Skip to content

Hands-on: Run a simple single-GPU PyTorch AI training job

Exercises on the course GitHub.

Q&A

  1. I get this:

    srun: fatal: SLURM_MEM_PER_CPU, SLURM_MEM_PER_GPU, and SLURM_MEM_PER_NODE are mutually exclusive.
    

    • It is exactly what this said: You cannot combine different ways of requesting memory in a single job. You should make a choice between --mem-per-cpu, --mem-per-gpu or --mem.

    I follow exactly the solution which is --mem-per-gpu.

    • Are you launching the job from a Login node shell? If you launch from a Compute node shell it might already have some Slurm settings activated.
    • I'm running from vscode terminal.
  2. Would --cpus-per-gpu=7 also work when allocating on LUMI-G, instead of --cpus-per-task=7 * ngpus?

    • If you mean as an alternative to --cpus-per-task, then probably, although I haven't tested it.

    • The srun manual is a bit confusing, I'd avoid it as it implies another option which is only for job steps. Or at least check carefully t first time you use it with techniques we will see later today that you don't get more GPUs in your job allocation than you expected.
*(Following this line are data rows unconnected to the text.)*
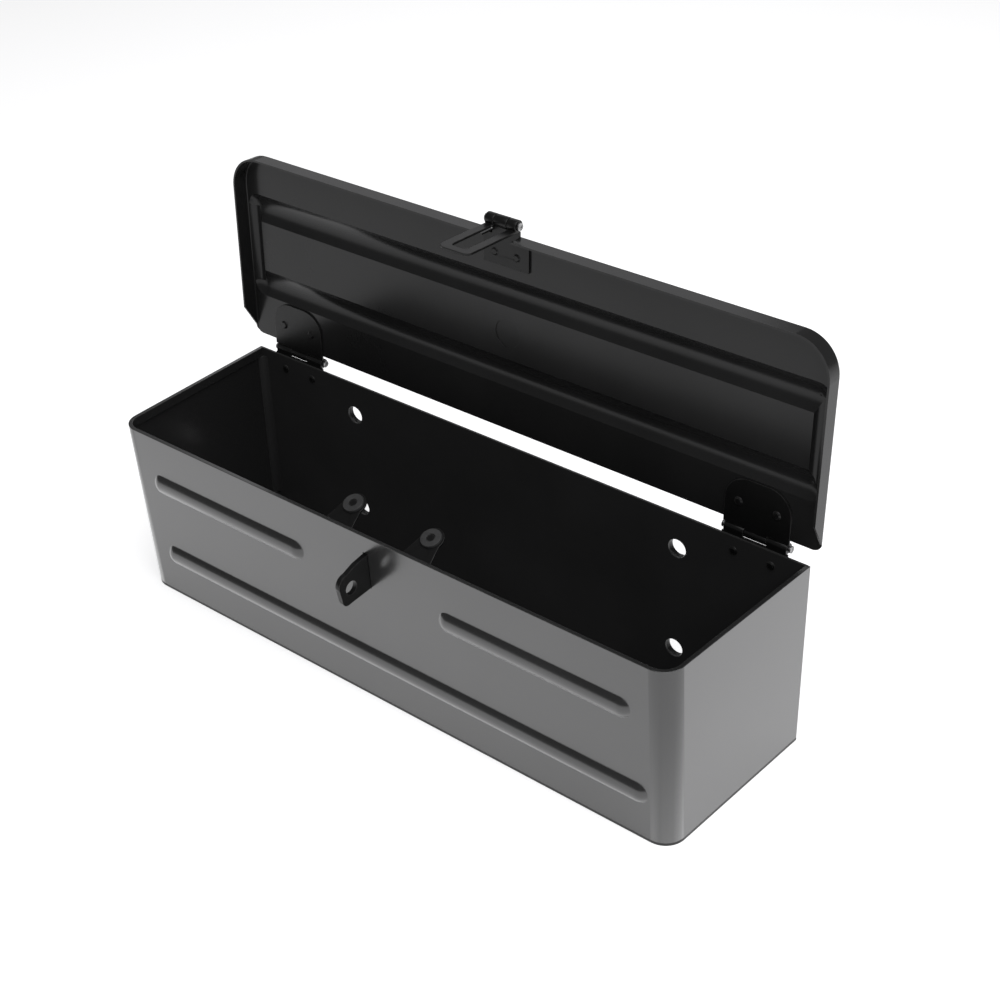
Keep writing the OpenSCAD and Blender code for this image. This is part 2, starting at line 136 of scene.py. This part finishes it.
def powder_coat(name, dark, light, gloss, sheen, highlight_grey, peel=0.05, coat=0.0, centre=None):
    """Black powder coat: orange-peel skin, uneven sheen from handling, and a painted highlight along its
    edges.

    dark and light are the greys of the paint, gloss its (lowest, highest) roughness, sheen its
    specular level, highlight_grey the grey of the painted highlight along its edges, peel the skin's
    strength and coat the weight of the clear layer. centre is the middle of a box whose inner faces
    get a painted shade grey of their own.
    """
    mat, nodes, links, shader = new_material(name)
    coords = nodes.new("ShaderNodeTexCoord").outputs["Object"]
    patch = noise(nodes, links, coords, 14.0, 4.0, 0.55)
    base = ramp(nodes, links, patch, [(0.3, dark), (0.7, light)])
    # Painted shade on the faces that look into the box.
    if centre:
        base = painted_inside_shade(nodes, links, coords, centre, base)
    # Painted highlight: a lighter grey along the edges, laid over the base.
    links.new(painted_edge_highlight(nodes, links, coords, base, highlight_grey), shader.inputs["Base Color"])
    smear = noise(nodes, links, coords, 9.0, 5.0, 0.65)
    rough = ramp(nodes, links, smear, [(0.25, gloss[0]), (0.75, gloss[1])])
    links.new(rough, shader.inputs["Roughness"])
    skin = nodes.new("ShaderNodeBump")
    skin.inputs["Strength"].default_value = peel
    skin.inputs["Distance"].default_value = 0.0003
    links.new(noise(nodes, links, coords, 560.0, 2.0, 0.5), skin.inputs["Height"])
    links.new(skin.outputs["Normal"], shader.inputs["Normal"])
    shader.inputs["Specular IOR Level"].default_value = sheen
    shader.inputs["Coat Weight"].default_value = coat
    shader.inputs["Coat Roughness"].default_value = 0.24
    return mat


def bare_steel(name):
    """Plain steel of the pins, drawn along X, dulled by the coat's overspray."""
    mat, nodes, links, shader = new_material(name)
    coords = nodes.new("ShaderNodeTexCoord").outputs["Object"]
    stretch = nodes.new("ShaderNodeMapping")
    stretch.inputs["Scale"].default_value = (0.05, 1.0, 1.0)
    links.new(coords, stretch.inputs["Vector"])
    streak = noise(nodes, links, stretch.outputs["Vector"], 2400.0, 3.0, 0.6)
    patch = noise(nodes, links, coords, 300.0, 3.0, 0.6)
    links.new(ramp(nodes, links, patch, [(0.35, 0.05), (0.65, 0.42)]), shader.inputs["Base Color"])
    links.new(ramp(nodes, links, streak, [(0.3, 0.22), (0.7, 0.42)]), shader.inputs["Roughness"])
    shader.inputs["Metallic"].default_value = 0.9
    return mat


def rubber(name):
    """Matt black moulded rubber."""
    mat, nodes, links, shader = new_material(name)
    coords = nodes.new("ShaderNodeTexCoord").outputs["Object"]
    patch = noise(nodes, links, coords, 180.0, 4.0, 0.6)
    links.new(ramp(nodes, links, patch, [(0.3, 0.016), (0.7, 0.030)]), shader.inputs["Base Color"])
    bump = nodes.new("ShaderNodeBump")
    bump.inputs["Strength"].default_value = 0.25
    bump.inputs["Distance"].default_value = 0.0003
    links.new(noise(nodes, links, coords, 1500.0, 3.0, 0.6), bump.inputs["Height"])
    links.new(bump.outputs["Normal"], shader.inputs["Normal"])
    shader.inputs["Roughness"].default_value = 0.62
    return mat


def round_edges(node, width_mm):
    """Joins a CAD node's split vertices and rounds its sharp edges by width_mm, keeping flat faces flat."""
    weld = node.modifiers.new("joined", "WELD")
    weld.merge_threshold = 2e-6
    bevel = node.modifiers.new("edges", "BEVEL")
    bevel.width = width_mm / 1000.0
    bevel.segments = 3
    bevel.limit_method = "ANGLE"
    bevel.angle_limit = math.radians(55.0)
    bevel.use_clamp_overlap = True
    bevel.harden_normals = True


# ---------------------------------------------------------------- materials
WRAP_LO, WRAP_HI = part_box("body_wrap")
BOX_MIDDLE = tuple((WRAP_LO + WRAP_HI) / 2)
# One black powder coat on every part. The darker greys of the lid and fittings are painted shade, and the
# lighter grey of the inside parts is painted light, each set for how light falls there.
BY_SLOT = {
    "body": powder_coat("coat_body", 0.012, 0.018, (0.15, 0.24), sheen=0.45, highlight_grey=0.10, peel=0.06,
                        coat=0.92, centre=BOX_MIDDLE),
    "inside": powder_coat("coat_inside", 0.022, 0.029, (0.30, 0.40), sheen=0.3, highlight_grey=0.05),
    "lid": powder_coat("coat_lid", 0.011, 0.015, (0.17, 0.25), sheen=0.25, highlight_grey=0.04),
    "fittings": powder_coat("coat_fittings", 0.004, 0.007, (0.26, 0.38), sheen=0.25, highlight_grey=0.06, peel=0.10),
    "pins": bare_steel("pin_steel"),
    "buffers": rubber("buffer_rubber"),
}

# Width in millimetres of the rounded edges, where it isn't EDGE. The lid's edges stay as the
# frame has them, because its beads shade in streaks once their facets are joined.
EDGE = 0.25
EDGES = {"body_wrap": 0.6, "back_panel": 0.3, "bottom_panel": 0.4, "staple_tab": 0.5, "hasp_leaf": 0.35}

for sub in frame["record"]["subparts"]:
    node = NODES[sub["node"]]
    node.data.materials.clear()
    node.data.materials.append(BY_SLOT[sub["material_slot"]])
    if sub["node"] != "lid_pan":
        round_edges(node, EDGES.get(sub["node"], EDGE))


# ---------------------------------------------------------------- camera
cam_data = bpy.data.cameras.new("camera")
cam = bpy.data.objects.new("camera", cam_data)
bpy.context.scene.collection.objects.link(cam)
bpy.context.scene.camera = cam
cam_data.sensor_width = 36.0
cam_data.lens = 63.73
cam_data.clip_start = 0.05
cam_data.clip_end = 50.0
CAMERA_AT = mm(585.9, -627.0, 661.5)
LOOKS = Vector((-0.5483, 0.6381, -0.5405)).normalized()
RIGHT = Vector((0.7704, 0.6370, -0.0270))
RIGHT = (RIGHT - LOOKS * RIGHT.dot(LOOKS)).normalized()
UP = RIGHT.cross(LOOKS)
cam.matrix_world = Matrix.Translation(CAMERA_AT) @ Matrix((RIGHT, UP, -LOOKS)).transposed().to_4x4()


# ---------------------------------------------------------------- studio
def area_light(name, at, aim, size, power):
    """A square softbox at a point, aimed at another."""
    data = bpy.data.lights.new(name, "AREA")
    data.shape = "SQUARE"
    data.size = size
    data.energy = power
    data.color = (0.98, 0.98, 1.0)
    light = bpy.data.objects.new(name, data)
    bpy.context.scene.collection.objects.link(light)
    light.location = at
    light.rotation_mode = "QUATERNION"
    light.rotation_quaternion = (Vector(aim) - Vector(at)).to_track_quat("-Z", "Y")


area_light("overhead", (0.65, -0.25, 1.55), (0.1, -0.05, 0), 2.0, 33.0)
area_light("back_soft", (-0.9, 1.1, 1.0), (0, 0.06, 0.25), 0.9, 1.5)

# The room is dim to the object, so its upward slopes stay dark, and pale to the camera.
world = bpy.data.worlds.new("studio")
bpy.context.scene.world = world
world.use_nodes = True
sky = world.node_tree
dim = sky.nodes["Background"]
dim.inputs["Color"].default_value = (1.0, 1.0, 1.0, 1.0)
dim.inputs["Strength"].default_value = 0.14
pale = sky.nodes.new("ShaderNodeBackground")
pale.inputs["Color"].default_value = (1.0, 1.0, 1.0, 1.0)
either = sky.nodes.new("ShaderNodeMixShader")
sky.links.new(sky.nodes.new("ShaderNodeLightPath").outputs["Is Camera Ray"], either.inputs["Fac"])
sky.links.new(dim.outputs["Background"], either.inputs[1])
sky.links.new(pale.outputs["Background"], either.inputs[2])
sky.links.new(either.outputs["Shader"], sky.nodes["World Output"].inputs["Surface"])

floor_mesh = bpy.data.meshes.new("floor")
bm = bmesh.new()
bmesh.ops.create_grid(bm, x_segments=1, y_segments=1, size=FLOOR_HALF)
bm.to_mesh(floor_mesh)
bm.free()
floor = bpy.data.objects.new("floor", floor_mesh)
bpy.context.scene.collection.objects.link(floor)
floor.location = (0, 0, CAD_LO.z - FLOOR_GAP)
floor_mat, _, _, floor_shader = new_material("floor_paper")
floor_shader.inputs["Base Color"].default_value = (0.88, 0.88, 0.88, 1.0)
floor_shader.inputs["Roughness"].default_value = 0.9
floor_shader.inputs["Emission Color"].default_value = (1.0, 1.0, 1.0, 1.0)
floor_shader.inputs["Emission Strength"].default_value = 0.55
floor_mesh.materials.append(floor_mat)

bpy.context.scene.view_settings.view_transform = "Standard"
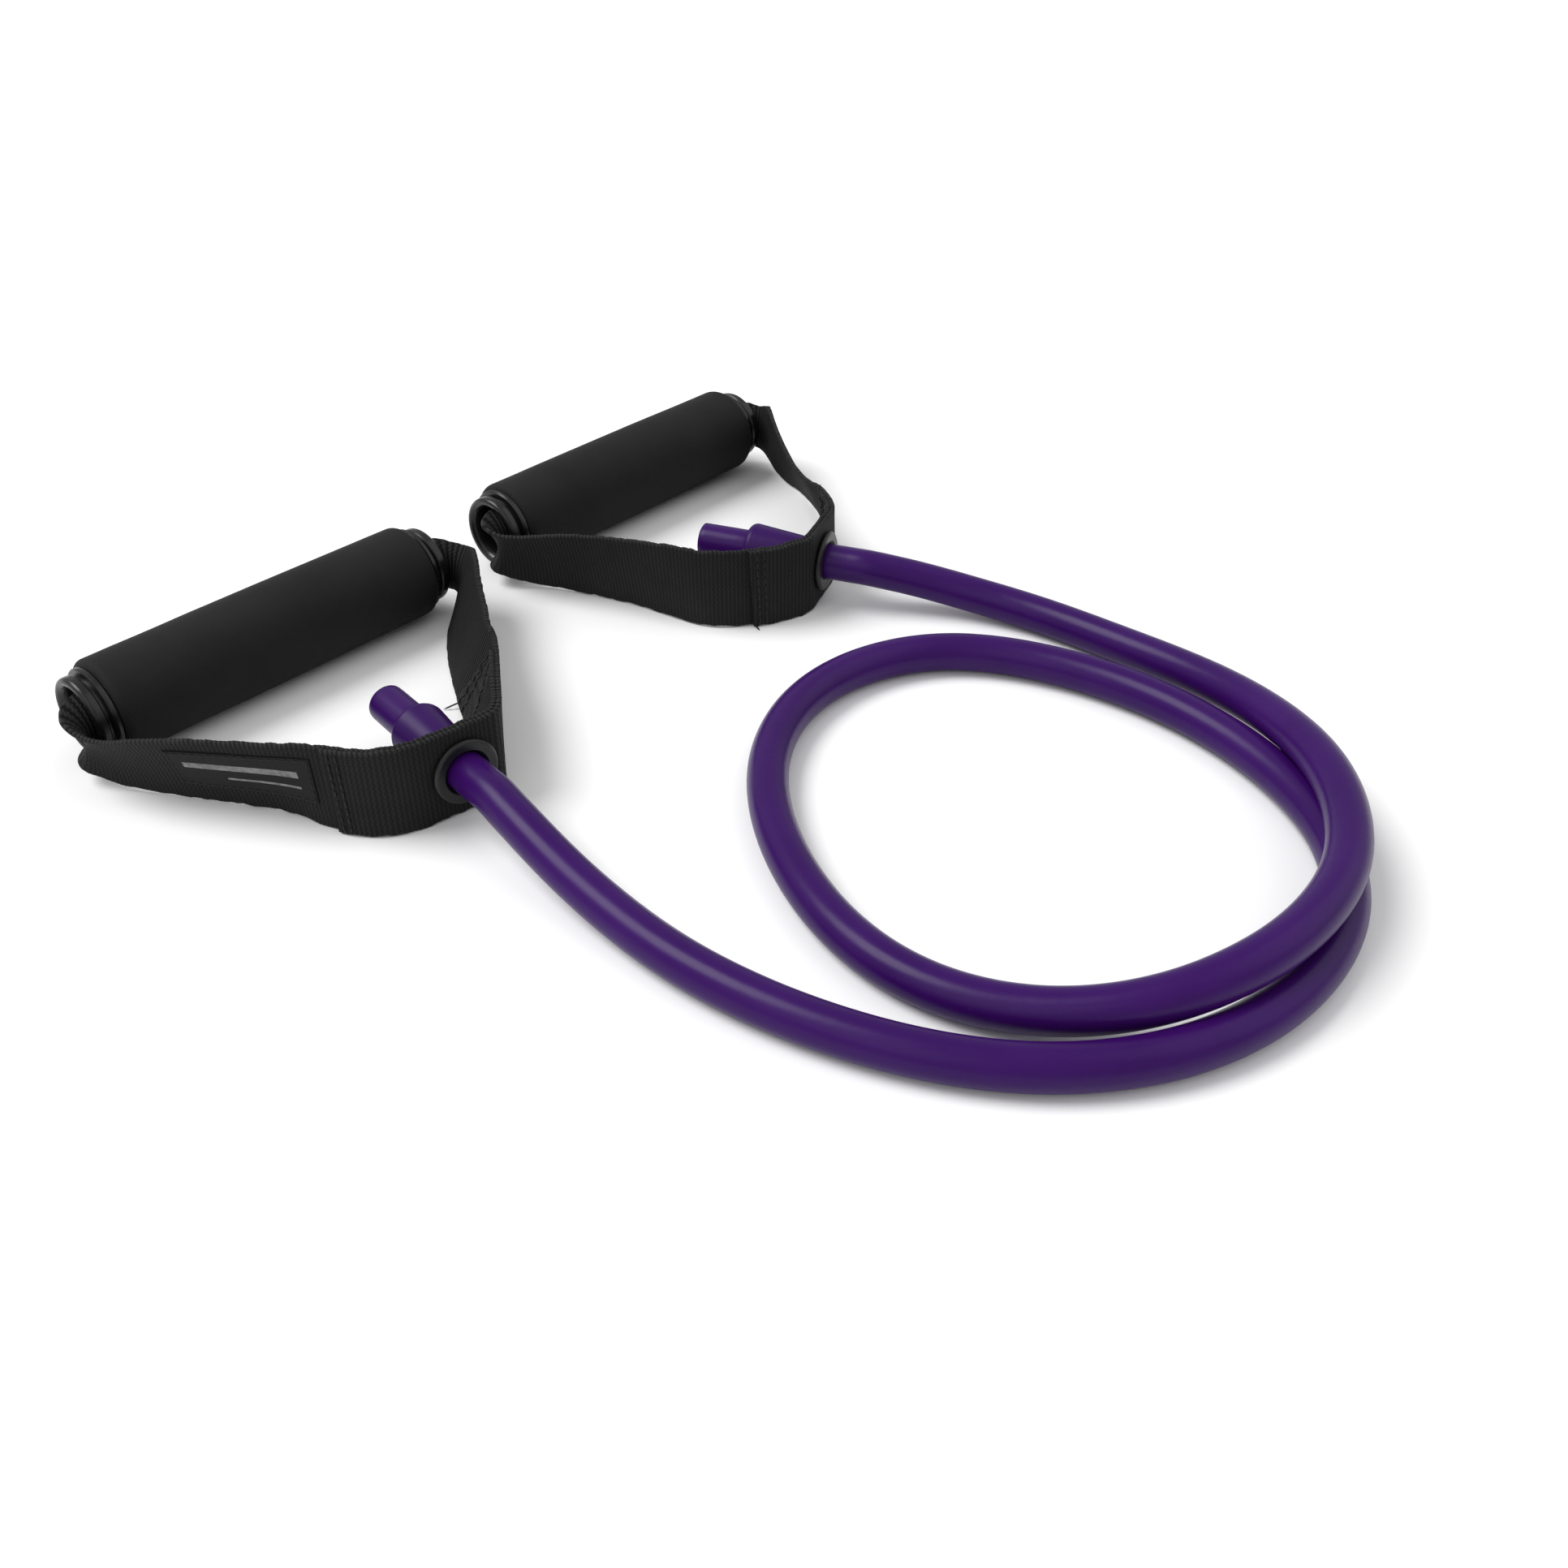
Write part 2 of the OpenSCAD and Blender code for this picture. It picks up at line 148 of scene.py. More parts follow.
# ------------------------------------------------------------ mesh helpers
def add_piece(name, verts, faces, body, material, uv=None, sharp=None):
    """A mesh piece from points in millimetres. uv holds one pair per vertex."""
    mesh = bpy.data.meshes.new(name)
    mesh.from_pydata([tuple(v) for v in np.asarray(verts, float) * MM], [],
                     [tuple(f) for f in faces])
    mesh.validate()
    if uv is not None:
        layer = mesh.uv_layers.new(name="strip")
        loops = np.zeros(len(mesh.loops), np.int32)
        mesh.loops.foreach_get("vertex_index", loops)
        layer.data.foreach_set("uv", np.asarray(uv, np.float32)[loops].ravel())
    mesh.polygons.foreach_set("use_smooth", [True] * len(mesh.polygons))
    bm = bmesh.new()
    bm.from_mesh(mesh)
    bmesh.ops.recalc_face_normals(bm, faces=bm.faces)
    bm.to_mesh(mesh)
    bm.free()
    if sharp is not None:
        mesh.set_sharp_from_angle(angle=math.radians(sharp))
    ob = bpy.data.objects.new(name, mesh)
    bpy.context.scene.collection.objects.link(ob)
    ob.data.materials.append(material)
    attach(ob, body)
    return ob


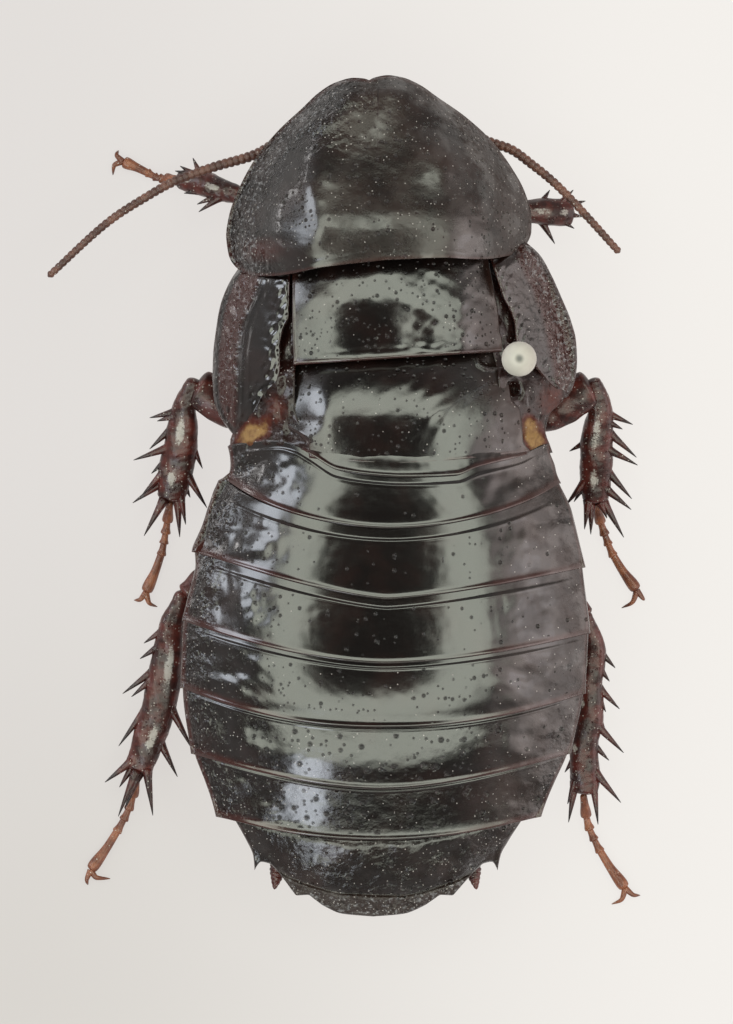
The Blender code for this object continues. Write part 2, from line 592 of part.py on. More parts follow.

      Slurm can sometimes show very unexpected behaviour with some options. They may also conflict with standard options set for some partitions.

  3. If we used sbatch run.sh, why do we use srun within it? Is there any advantage of it?

    • sbatch only creates a job allocation. Work in Slurm is usually done in job steps, and they are created with srun. Some options that you specify with sbatch only take effect in regular job steps created with srun.

      Well, I am oversimplifying, as sbatch does create a special job step, called the "batch job step". But that one only has resources on the first node. It basically gets all resources requested on the first node of the job. Settings like --hint=nomultithread (which is actually a default on LUMI) also have no effect in the batch job step.

      In a single-node job srun may not seem useful, but it actually is if you start a multi-process job. Moreover, srun is the only way to get access to other nodes of the job apart from the one on which the batch job step runs. You will see examples later in this course.